* _Requirement_:
Give the lines of the material verbatim, from the first line to the line with "layer_gap = 0.6; // [0.4:0.1:1]", including both.

* _Data block_:
—————

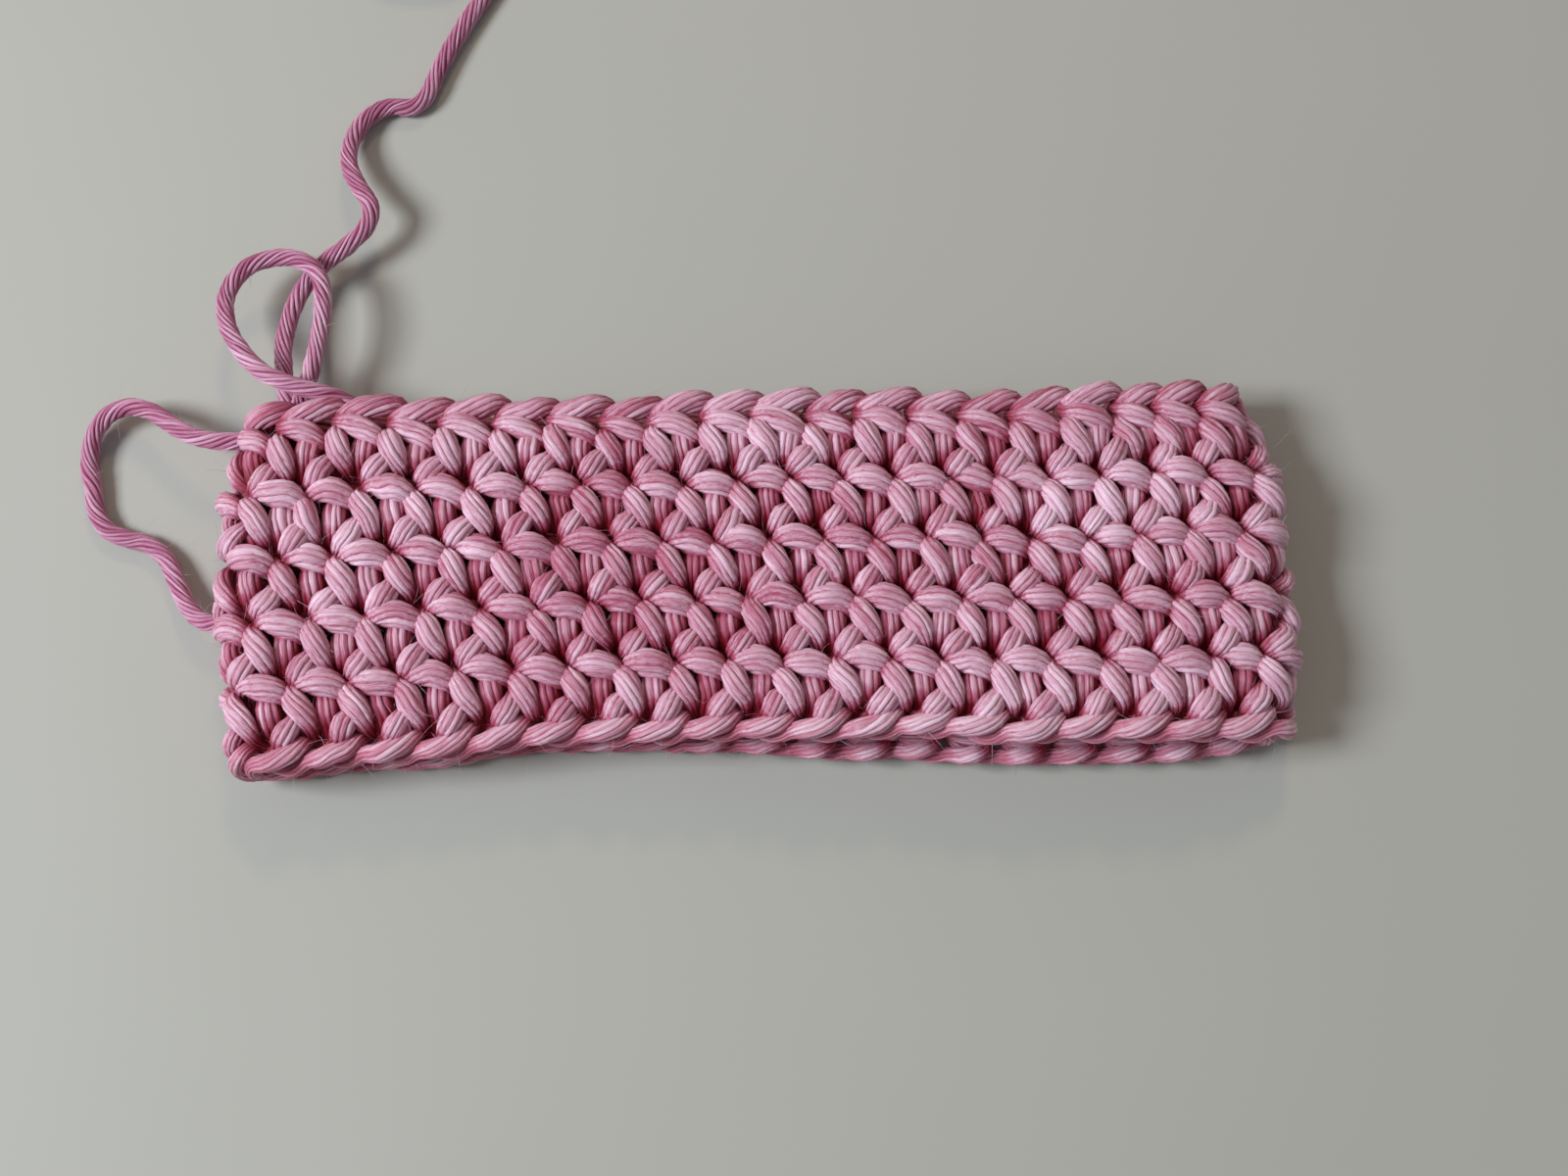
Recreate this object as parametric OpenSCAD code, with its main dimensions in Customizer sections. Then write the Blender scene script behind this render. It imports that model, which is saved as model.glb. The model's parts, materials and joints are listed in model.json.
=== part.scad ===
// Crocheted band: a short tube of single crochet worked in the round, lying flat.
// X runs along the flattened width, Y along the tube from the foundation chain to the
// top edge, and Z is up from the table. The origin is under the middle of the band.

/* [Band] */
// Width of the flattened band, over both folds
band_w = 108; // [96:1:130]
// Height of the foundation chain along the tube
chain_h = 3; // [2:0.5:4]
// Height of one round of single crochet
round_h = 6.2; // [5:0.1:7]
// Extra height of the chain of loops along the top edge
top_edge_h = 1.6; // [1:0.1:2.5]

/* [Fabric] */
// Thickness of one layer of the stitches
layer_t = 4.2; // [3.6:0.1:4.6]
// Thickness of the foundation chain
chain_t = 3.4; // [2.4:0.1:3.6]
// Space between the two layers where the band lies flat
layer_gap = 0.6; // [0.4:0.1:1]

/* [Yarn] */
// Diameter of the loose yarn
yarn_d = 1.9; // [1.5:0.1:2.2]
// Radius of the storage coil at the middle of its turns
coil_r = 10.6; // [9.5:0.1:11.5]
// Turns lying side by side in the coil
coil_turns = 4; // [3:1:4]

/* [Opening] */
// Distance of the four middle hinges from the centre line
mid_hinge_x = 17; // [15:0.5:19]
// Turn of each hinge when the tube is fully open
open_angle = 60; // [30:5:60]

/* [Hidden] */
$fn = 48;
round_count = 5;
band_h = chain_h + round_count * round_h + top_edge_h;
y_low = -band_h / 2;
z_back = layer_t / 2;
z_front = layer_t * 1.5 + layer_gap;
z_fold = (z_back + z_front) / 2;
fold_r = z_front - z_fold + layer_t / 2;       // outer radius of a fold
fold_x = band_w / 2 - fold_r;                  // centre of that radius
hinge_x = fold_x + (z_front - z_fold) * (PI / 2 - 1); // keeps the tube's girth in the hinged outline
mid_clear = 0.15;                              // slack between two layers' round ends
cap_mid = (layer_t / 2 + mid_clear) / cos(open_angle / 2);
cap_fold = cap_mid + 1.2;                      // panel ends stay clear of the fold piece
fold_flat_x = hinge_x + 0.15;                  // inner face of the fold piece
seam_gap = 0.1;                                // half the slit where the ring is left open
yarn_r = yarn_d / 2;
yarn_sides = 8;
coil_pitch = yarn_d + 0.05;
coil_half_w = coil_turns * coil_pitch / 2;
coil_h = 2 * yarn_d;
coil_centre = [-37, 84, 0];
pink = [0.87, 0.62, 0.72];
pale_pink = [0.91, 0.70, 0.78];
deep_pink = [0.80, 0.52, 0.64];

// Each panel of a round: name, the x of both ends, the height of its middle,
// and which ends are round because a hinge is there
PANELS = [
    ["back_middle", -mid_hinge_x + cap_mid, mid_hinge_x - cap_mid, z_back, true, true],
    ["back_right", mid_hinge_x + cap_mid, hinge_x - cap_fold, z_back, true, true],
    ["front_right", mid_hinge_x + cap_mid, hinge_x - cap_fold, z_front, true, true],
    ["front_middle_right", seam_gap, mid_hinge_x - cap_mid, z_front, false, true],
    ["back_left", -hinge_x + cap_fold, -mid_hinge_x - cap_mid, z_back, true, true],
    ["front_left", -hinge_x + cap_fold, -mid_hinge_x - cap_mid, z_front, true, true],
    ["front_middle_left", -mid_hinge_x + cap_mid, -seam_gap, z_front, true, false],
];
FOLDS = [["right_fold", 1], ["left_fold", -1]];
PIECES = concat([for (p = PANELS) p[0]], [for (f = FOLDS) f[0]]);

function chain_name(piece) = str("foundation_chain_", piece);
function round_name(n, piece) = str("round_", n, "_", piece);
function round_start(n) = y_low + chain_h + (n - 1) * round_h;
function round_end(n) = round_start(n + 1) + (n == round_count ? top_edge_h : 0);

// Routes of the loose yarn, from where it leaves the band
working_loop_route = [
    [-49.5, 18.2, 6.8], [-50.5, 21.5, 6.6], [-54, 24.5, 5.8], [-56, 28, 5.1],
    [-56.2, 31, 4.8], [-54.7, 33.7, 4.6], [-52, 35, 4.6], [-49, 34.8, 4.9],
    [-46.7, 33, 5.3], [-46, 30, 5.6], [-46.3, 26.5, 6], [-47, 22.5, 6.5], [-47.5, 18.2, 6.8],
];
working_yarn_route = [
    [-49.5, 18.2, 4.4], [-50.2, 22, 4.2], [-50.2, 26, 3.8], [-49.6, 30, 3.1],
    [-48.4, 33, 2.5], [-46.5, 35.2, 2.2], [-43.9, 37.2, 1.8], [-41.9, 39.5, 1.4],
    [-41.6, 41.8, 1.1], [-43.2, 44.4, 0.97], [-44.3, 47, 0.97], [-44.3, 49.8, 0.97],
    [-43, 52.6, 0.97], [-40.5, 54.1, 0.97], [-38, 54, 0.97], [-36.4, 55.3, 0.97],
    [-35.3, 58, 0.97], [-33.2, 62.3, 0.97], [-30.6, 66.8, 0.97], [-27.8, 71.6, 0.97],
    [-25.3, 76.2, 0.97], [-24, 79, 0.97],
];
starting_tail_route = [
    [-54.1, 14.5, 5.6], [-56.5, 14.6, 5.5], [-59, 15.3, 5.1], [-61.5, 16.8, 4.5],
    [-64, 18.5, 3.8], [-66.5, 19.3, 3], [-69, 18.6, 2.2], [-70.6, 16.4, 1.6],
    [-70.9, 13.6, 1.2], [-70.4, 10.9, 1], [-70, 8.6, 0.97], [-68.7, 6.5, 0.97],
    [-66.6, 5.5, 0.97], [-64.4, 4.9, 0.97], [-62.4, 3.3, 1.1], [-61, 0.6, 1.5],
    [-59.4, -2.3, 2.2], [-57.4, -4, 2.9], [-54.1, -4.5, 3.6],
];

function unit(v) = v / norm(v);
function along(route, i) =
    unit(route[min(i + 1, len(route) - 1)] - route[max(i - 1, 0)]);
function ring_point(route, i, turn) =
    let (ahead = along(route, i),
         side = unit(cross([0, 0, 1], ahead)),
         over = cross(ahead, side))
    route[i] + yarn_r * (cos(turn) * side + sin(turn) * over);

// A closed tube of yarn with a ring of corners at each point of its route
module yarn_tube(route) {
    rings = len(route);
    last = (rings - 1) * yarn_sides;
    corners = [for (i = [0:rings - 1], k = [0:yarn_sides - 1])
        ring_point(route, i, k * 360 / yarn_sides)];
    walls = [for (i = [0:rings - 2], k = [0:yarn_sides - 1])
        let (a = i * yarn_sides + k, b = i * yarn_sides + (k + 1) % yarn_sides)
        [a, a + yarn_sides, b + yarn_sides, b]];
    ends = [[for (k = [0:yarn_sides - 1]) k],
            [for (k = [yarn_sides - 1:-1:0]) last + k]];
    polyhedron(points = corners, faces = concat(walls, ends));
}

// Section of a flat panel, drawn in X and Z, with its round ends past x_from and x_to
module panel_section(x_from, x_to, z, thick, round_from, round_to) {
    translate([x_from, z - thick / 2]) square([x_to - x_from, thick]);
    if (round_from) translate([x_from, z]) circle(thick / 2);
    if (round_to) translate([x_to, z]) circle(thick / 2);
}

// Section of the turned edge of the band: the outer slice of a round bend
module fold_section(side, r) {
    intersection() {
        translate([side * fold_x, z_fold]) circle(r);
        translate([side > 0 ? fold_flat_x : -band_w, 0]) square([band_w - fold_flat_x, 4 * layer_t]);
    }
}

module pull_along_y(y_from, y_to) {
    translate([0, y_to, 0]) rotate([90, 0, 0]) linear_extrude(height = y_to - y_from) children();
}

module band_piece(piece, thick, y_from, y_to) {
    for (p = PANELS) if (p[0] == piece)
        pull_along_y(y_from, y_to) panel_section(p[1], p[2], p[3], thick, p[4], p[5]);
    for (f = FOLDS) if (f[0] == piece)
        pull_along_y(y_from, y_to) fold_section(f[1], fold_r - (layer_t - thick) / 2);
}

module foundation_chain(piece) {
    color(pale_pink) band_piece(piece, chain_t, y_low, y_low + chain_h);
}

module crochet_round(n, piece) {
    color(n % 2 == 0 ? pink : pale_pink)
        band_piece(piece, layer_t, round_start(n), round_end(n));
}

module working_loop() {
    color(deep_pink) yarn_tube(working_loop_route);
}

module working_yarn() {
    color(deep_pink) yarn_tube(working_yarn_route);
}

module working_yarn_coil() {
    color(deep_pink) translate(coil_centre) rotate_extrude()
        translate([coil_r - coil_half_w, 0]) square([2 * coil_half_w, coil_h]);
}

module starting_tail() {
    color(deep_pink) yarn_tube(starting_tail_route);
}

for (piece = PIECES)
    foundation_chain(piece);
for (n = [1:round_count], piece = PIECES)
    crochet_round(n, piece);
working_loop();
working_yarn();
working_yarn_coil();
starting_tail();
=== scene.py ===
"""The looks of a flattened crocheted band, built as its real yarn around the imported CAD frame.

Lengths are in millimetres up to the moment a mesh or camera is made, and MM turns them into metres. The
yarn of a round is one path of stitches, mapped from the unrolled band: s around it, v up it and w out of
it.
"""

import json
import math

import bpy
import numpy as np
from mathutils import Matrix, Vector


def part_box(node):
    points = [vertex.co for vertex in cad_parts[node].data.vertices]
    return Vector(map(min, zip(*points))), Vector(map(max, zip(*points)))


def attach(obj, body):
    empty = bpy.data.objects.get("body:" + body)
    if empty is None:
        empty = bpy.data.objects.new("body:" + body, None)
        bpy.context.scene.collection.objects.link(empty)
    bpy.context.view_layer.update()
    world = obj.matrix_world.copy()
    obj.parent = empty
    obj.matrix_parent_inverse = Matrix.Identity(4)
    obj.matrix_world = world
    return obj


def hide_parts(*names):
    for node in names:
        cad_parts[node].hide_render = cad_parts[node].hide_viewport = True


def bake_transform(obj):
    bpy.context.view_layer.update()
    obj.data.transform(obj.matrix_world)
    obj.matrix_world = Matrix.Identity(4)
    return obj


MM = 0.001

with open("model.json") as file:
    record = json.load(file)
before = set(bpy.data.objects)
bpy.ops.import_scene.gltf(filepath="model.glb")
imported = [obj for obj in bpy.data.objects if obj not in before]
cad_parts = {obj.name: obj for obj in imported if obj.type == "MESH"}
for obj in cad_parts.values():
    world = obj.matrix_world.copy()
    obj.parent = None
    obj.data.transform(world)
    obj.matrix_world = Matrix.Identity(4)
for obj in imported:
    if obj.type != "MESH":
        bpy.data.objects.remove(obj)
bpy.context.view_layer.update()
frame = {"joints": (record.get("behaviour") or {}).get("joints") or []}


def node_box(node):
    """Lowest and highest corner of a CAD node, in millimetres."""
    low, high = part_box(node)
    return np.array(low) / MM, np.array(high) / MM


def hinge_of(name):
    """Place of a CAD joint, in millimetres."""
    joint = next(j for j in frame["joints"] if j["name"] == name)
    return np.array(joint["pos_m"]) / MM


# ---------------------------------------------------------------- sizes, from the frame
ROUNDS = 5
STITCHES = 40  # stitches in one round
BACK_LOW, BACK_HIGH = node_box("round_1_back_middle")
FRONT_LOW, FRONT_HIGH = node_box("round_1_front_right")
LAYER_T = BACK_HIGH[2] - BACK_LOW[2]
Z_BACK = (BACK_LOW[2] + BACK_HIGH[2]) / 2
Z_FRONT = (FRONT_LOW[2] + FRONT_HIGH[2]) / 2
Z_FOLD = (Z_BACK + Z_FRONT) / 2
BEND_R = (Z_FRONT - Z_BACK) / 2  # radius of the middle of the fabric in a fold
HALF_W = node_box("round_1_right_fold")[1][0]
FOLD_X = HALF_W - BEND_R - LAYER_T / 2
GIRTH = 4 * FOLD_X + 2 * math.pi * BEND_R
PITCH = GIRTH / STITCHES
Y_LOW = node_box("foundation_chain_back_middle")[0][1]
Y_HIGH = node_box("round_5_back_middle")[1][1]
BASE = [node_box(f"round_{n}_back_middle")[0][1] for n in range(1, ROUNDS + 1)]
ROUND_H = BASE[1] - BASE[0]

YARN_D = 1.9  # loose yarn
YARN_R = YARN_D / 2
STITCH_R = 1.12  # the yarn spreads where it is worked, and lies flatter
STITCH_FLAT = 0.84
PLIES = 10
LOOSE_TWIST = 11.5  # length of one turn of the plies
WORKED_TWIST = 27.0  # working the yarn opens its twist
WORKED_RING_STEP = 0.62  # distance between rings of corners
LOOSE_RING_STEP = 0.5
WORKED_CURVE_STEPS = 7  # steps of the curve between two points of a stitch, before the rings are spaced
LOOSE_CURVE_STEPS = 10
SHADE_FROM = 1.8  # corners nearer than this to the middle of the fabric start to take painted shade
SHADE_FULL = 0.25  # and corners nearer than this take all of it
SINK = 1.15  # the first round lies this much lower than its CAD panel, on a chain thinner than its own
ROUND_MORE = 0.1  # each round is this much higher than its CAD panel
PRESSED = 0.5  # how far the lower layer's outer face is pressed flat by its own weight
ROUND_SHIFT = 2.1  # each round's holes lie this far right of those below
FIRST_HOLE = 1.5  # place of the top round's first hole along s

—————

* _Answer to this exercise_:
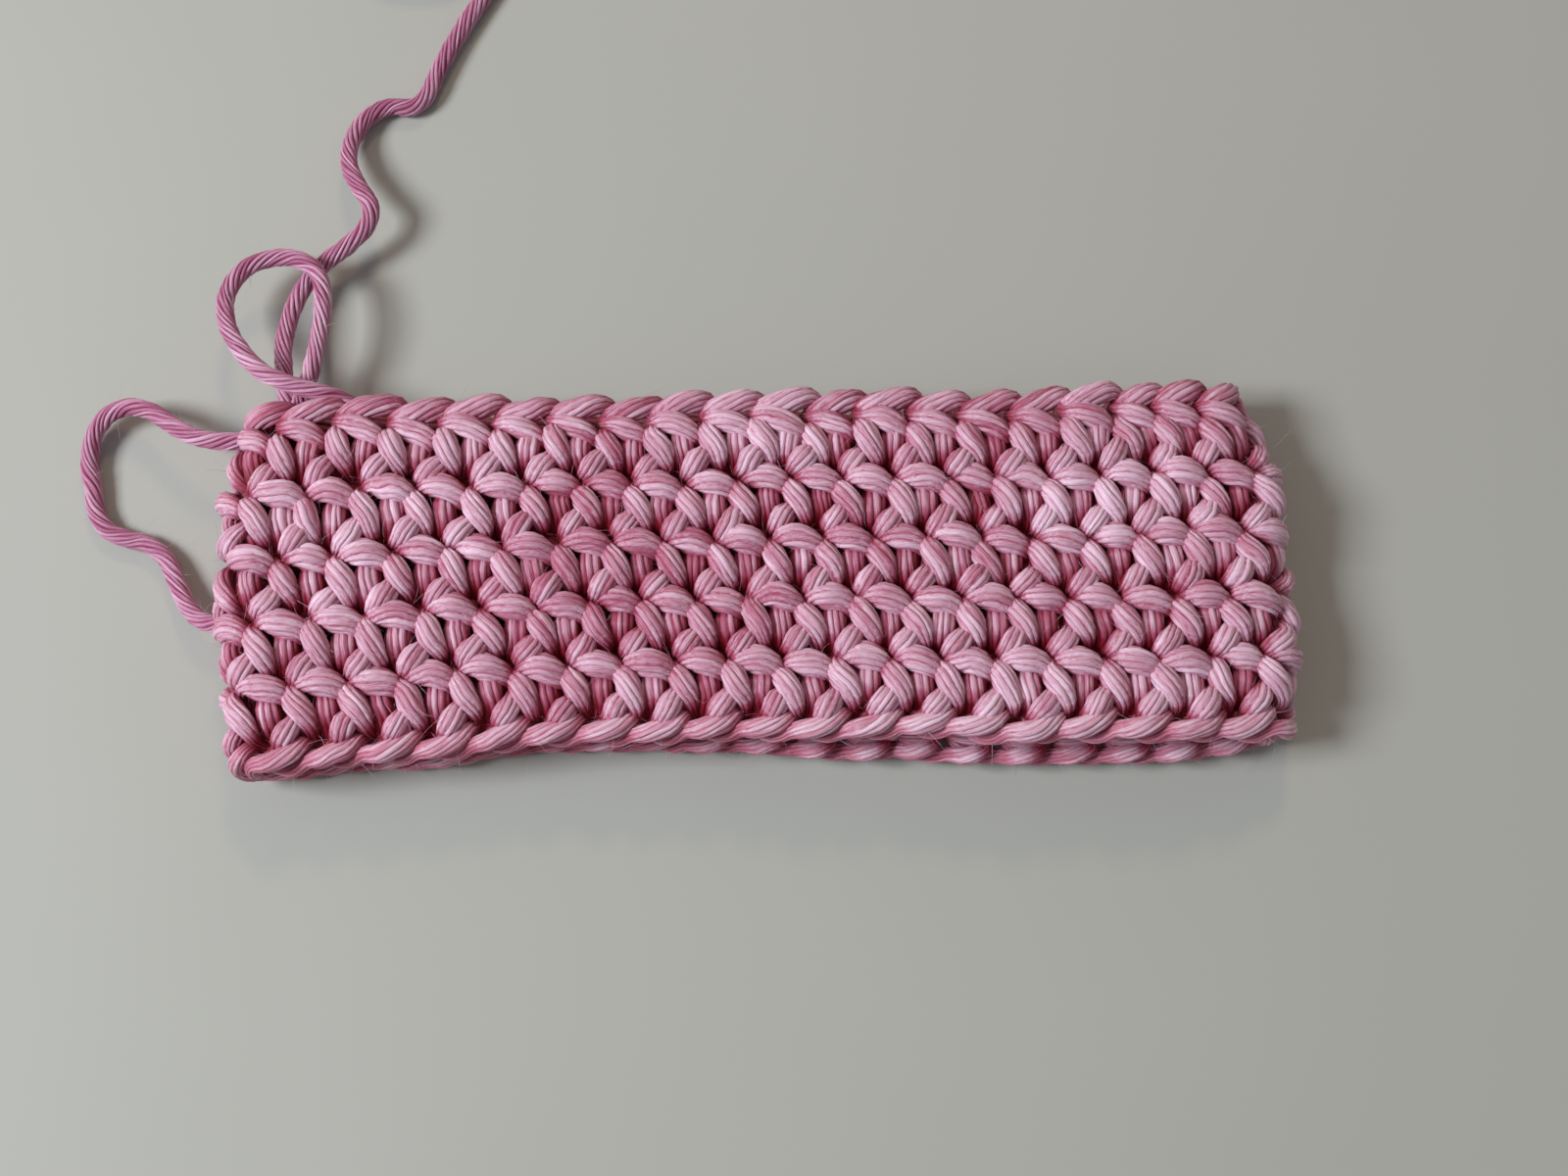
Recreate this object as parametric OpenSCAD code, with its main dimensions in Customizer sections. Then write the Blender scene script behind this render. It imports that model, which is saved as model.glb. The model's parts, materials and joints are listed in model.json.
=== part.scad ===
// Crocheted band: a short tube of single crochet worked in the round, lying flat.
// X runs along the flattened width, Y along the tube from the foundation chain to the
// top edge, and Z is up from the table. The origin is under the middle of the band.

/* [Band] */
// Width of the flattened band, over both folds
band_w = 108; // [96:1:130]
// Height of the foundation chain along the tube
chain_h = 3; // [2:0.5:4]
// Height of one round of single crochet
round_h = 6.2; // [5:0.1:7]
// Extra height of the chain of loops along the top edge
top_edge_h = 1.6; // [1:0.1:2.5]

/* [Fabric] */
// Thickness of one layer of the stitches
layer_t = 4.2; // [3.6:0.1:4.6]
// Thickness of the foundation chain
chain_t = 3.4; // [2.4:0.1:3.6]
// Space between the two layers where the band lies flat
layer_gap = 0.6; // [0.4:0.1:1]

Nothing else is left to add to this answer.